BianchiDude

Well-Known Member
PartnerNOC
Jul 2, 2005
617
0
166
What script is rotating my logs?

Ex:
-rw------- 1 root root 102437 Apr 3 13:34 secure
-rw------- 1 root root 2086462 Mar 30 03:32 secure.1
-rw------- 1 root root 690884 Mar 22 23:27 secure.2
-rw------- 1 root root 1087572 Mar 15 14:49 secure.3
-rw------- 1 root root 337965 Mar 9 03:52 secure.4

How does it know to make a secure.1 secure.2, etc. What if I want to change that? Or add a secure.5?
 

LiNUxG0d

Well-Known Member
Jun 25, 2003
206
1
168
Gatineau, Quebec, Canada
hmmmmmmmmm...

Hey there,

The crons are here: /etc/cron.daily/logrotate
You're probably looking for this folder for confs: /etc/logrotate.d/
This is the conf file for logrotate: /etc/logrotate.conf

In the /etc/logrotate.conf you'll notice a line that says "rotate 4" you can probably safely change that to "rotate 5" to get things rotated with .5 for example, but if I'm not mistaken, this will rotate ALL logs being rotated on a .5 basis.
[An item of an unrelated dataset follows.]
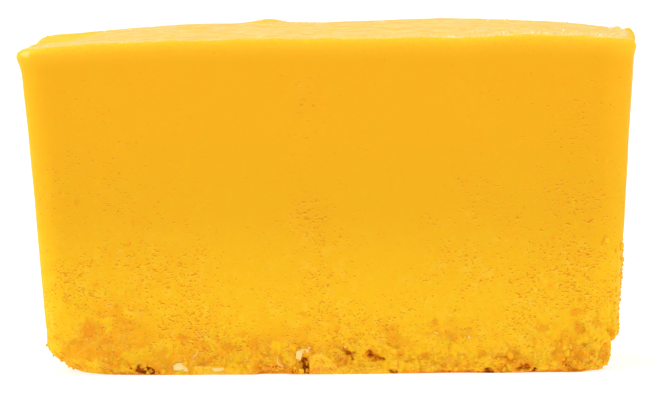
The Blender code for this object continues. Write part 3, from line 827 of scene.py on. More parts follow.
def block_surface(spacing):
    """Vertices, quads and colour fields of the whole block."""
    long_steps, short_steps, side, place = ring_layout(spacing)
    ring_size = len(side)
    rows, outward, rubbed = side_rows(side, place, spacing)
    row_count = len(rows)
    base_ring = rows[0]
    upward = outward[:, :, 2]
    low = smooth_step(np.arange(row_count), 0, FOOT_STILL_ROWS)[:, None]
    relief, fields = side_relief(rows.reshape(-1, 3), outward.reshape(-1, 3))
    fields["rubbed"] = rubbed.ravel()
    fields["level"] = rows[:, :, 2].ravel()
    relief = relief.reshape(row_count, ring_size)
    lips = lip_height(rows.reshape(-1, 3)).reshape(row_count, ring_size)
    level = np.sqrt(np.maximum(1 - upward**2, 0.01))
    rows = rows + outward * (relief * low * (1 - upward))[:, :, None]
    rows[:, :, :2] += outward[:, :, :2] * (lips / np.sqrt(level))[:, :, None]
    rows[:, :, 2] = np.maximum(rows[:, :, 2], 0.0)
    rows[0] = base_ring
    base = cap_inside(rows[0], long_steps, short_steps).reshape(-1, 3)
    top = cap_inside(rows[-1], long_steps, short_steps).reshape(-1, 3)
    points = np.concatenate((raise_top(rows.reshape(-1, 3)), base, raise_top(top)))
    index = np.arange(row_count * ring_size).reshape(row_count, ring_size)
    onward = np.roll(index, -1, axis=1)
    corners = (index[:-1], onward[:-1], onward[1:], index[1:])
    sides = np.stack([c.ravel() for c in corners], axis=1)
    base_start = row_count * ring_size
    base_faces = cap_faces(0, base_start, long_steps, short_steps, ring_size)[:, ::-1]
    top_faces = cap_faces(base_start - ring_size, base_start + len(base), long_steps, short_steps, ring_size)
    fields = {name: np.concatenate((field, np.zeros(len(base) + len(top)))) for name, field in fields.items()}
    fields["level"][-len(top) :] = HEIGHT
    return points, np.concatenate((sides, base_faces, top_faces)), fields


def thinned(mesh, triangles):
    """The mesh reduced to about the given number of triangles, with its base kept flat."""
    scratch = bpy.data.objects.new("dense_block", mesh)
    bpy.context.scene.collection.objects.link(scratch)
    reduce = scratch.modifiers.new("Reduce", "DECIMATE")
    reduce.ratio = triangles / (2 * len(mesh.polygons))
    graph = bpy.context.evaluated_depsgraph_get()
    result = bpy.data.meshes.new_from_object(scratch.evaluated_get(graph))
    bpy.data.objects.remove(scratch)
    bpy.data.meshes.remove(mesh)
    for vertex in result.vertices:
        if vertex.co.z < BASE_SNAP:
            vertex.co.z = 0.0
    return result


def new_piece(name, mesh, material):
    """A linked object that rides on the block's body and takes its finish from a slot."""
    mesh.name = name
    mesh.materials.clear()
    mesh.materials.append(material)
    piece = bpy.data.objects.new(name, mesh)
    bpy.context.scene.collection.objects.link(piece)
    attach(piece, "root")
    return piece


class Shader:
    """A material's node tree with short ways to add the nodes used here."""

    def __init__(self, name):
        self.material = bpy.data.materials.new(name)
        self.material.use_nodes = True
        self.tree = self.material.node_tree
        self.place = self.node("ShaderNodeTexCoord").outputs["Object"]

    def feed(self, node, inputs):
        """Links or sets a node's inputs, by name or number."""
        for key, value in inputs.items():
            if isinstance(value, bpy.types.NodeSocket):
                self.tree.links.new(value, node.inputs[key])
            else:
                node.inputs[key].default_value = value

    def node(self, kind, inputs=None, **settings):
        made = self.tree.nodes.new(kind)
        for key, value in settings.items():
            setattr(made, key, value)
        self.feed(made, inputs or {})
        return made

    def field(self, name):
        return self.node("ShaderNodeAttribute", attribute_name=name).outputs["Fac"]

    def math(self, operation, first, second=0.0):
        return self.node("ShaderNodeMath", {0: first, 1: second}, operation=operation).outputs[0]

    def add(self, first, second):
        return self.math("ADD", first, second)

    def less(self, first, second):
        return self.math("SUBTRACT", first, second)

    def larger(self, first, second):
        return self.math("MAXIMUM", first, second)

    def product(self, *values):
        result = values[0]
        for value in values[1:]:
            result = self.math("MULTIPLY", result, value)
        return result

    def ramp(self, value, low, high, out_low=0.0, out_high=1.0, kind="SMOOTHSTEP"):
        inputs = {"Value": value, "From Min": low, "From Max": high, "To Min": out_low, "To Max": out_high}
        return self.node("ShaderNodeMapRange", inputs, interpolation_type=kind).outputs["Result"]

    def fade(self, value, low, high):
        """1 below low and 0 above high."""
        return self.ramp(value, low, high, 1.0, 0.0)

    def blend(self, share, first, second):
        inputs = {"Factor": share, "A": first, "B": second}
        return self.node("ShaderNodeMix", inputs, data_type="RGBA").outputs["Result"]

    def moved(self, shift=(0, 0, 0), stretch=(1, 1, 1)):
        """The place on the object, shifted and then squeezed along each axis."""
        inputs = {0: self.place, 1: stretch, 2: [s * f for s, f in zip(shift, stretch)]}
        return self.node("ShaderNodeVectorMath", inputs, operation="MULTIPLY_ADD").outputs["Vector"]

    def noise(self, size, detail=3, roughness=0.6, place=None):
        inputs = {"Vector": place or self.place, "Scale": 1 / size, "Detail": detail, "Roughness": roughness}
        return self.node("ShaderNodeTexNoise", inputs).outputs["Fac"]

    def varied(self, size, low, high, detail=2):
        """A value that wanders evenly between low and high."""
        return self.ramp(self.noise(size, detail, 0.5), 0.3, 0.7, low, high)

    def blots(self, kind, share, place=None):
        """Irregular blots of noise: where share is 0 only peaks over thin, where it is 1 all over thick."""
        size, detail, thin, thick, edge = kind
        level = self.ramp(share, 0.0, 1.0, thin, thick, "LINEAR")
        return self.ramp(self.less(self.noise(size, detail, place=place), level), 0.0, edge)

    def spot(self, centre, half_sizes):
        """1 at a centre, falling to 0 at an oval round it."""
        place = self.moved([-c for c in centre], [1.0 / size for size in half_sizes])
        return self.node("ShaderNodeTexGradient", {"Vector": place}, gradient_type="SPHERICAL").outputs["Fac"]

    def coordinate(self, axis):
        return self.node("ShaderNodeSeparateXYZ", {"Vector": self.place}).outputs[axis]

    def bump(self, value, distance, strength):
        inputs = {"Distance": distance, "Strength": strength, "Height": value}
        return self.node("ShaderNodeBump", inputs).outputs["Normal"]

    def finish(self, inputs):
        """The material, with the surface's inputs linked or set."""
        self.feed(self.tree.nodes["Principled BSDF"], inputs)
        return self.material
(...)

I'm pretty sure that if you look at the individual files in "/etc/logrotate.d/" you'll see that some have the "rotate x" specified. If it's specified, it will rotate "x" times. If it's not set, it will use the default from the /etc/logrotate.conf file (4 times max, once a week). You may skip editing the logrotate.conf to avoid rotating ALL unspecified logs and just edit the /etc/logrotate.d/syslog file to have it look like so:

Code:
/var/log/messages /var/log/secure /var/log/maillog /var/log/spooler /var/log/boot.log /var/log/cron {
    [B]weekly[/B]
    [B]rotate 5[/B]
    sharedscripts
    postrotate
        /bin/kill -HUP `cat /var/run/syslogd.pid 2> /dev/null` 2> /dev/null || true
    endscript
}
Another good command, in a shell: man logrotate

Just FYI. :)

Let me know if this helps you or not.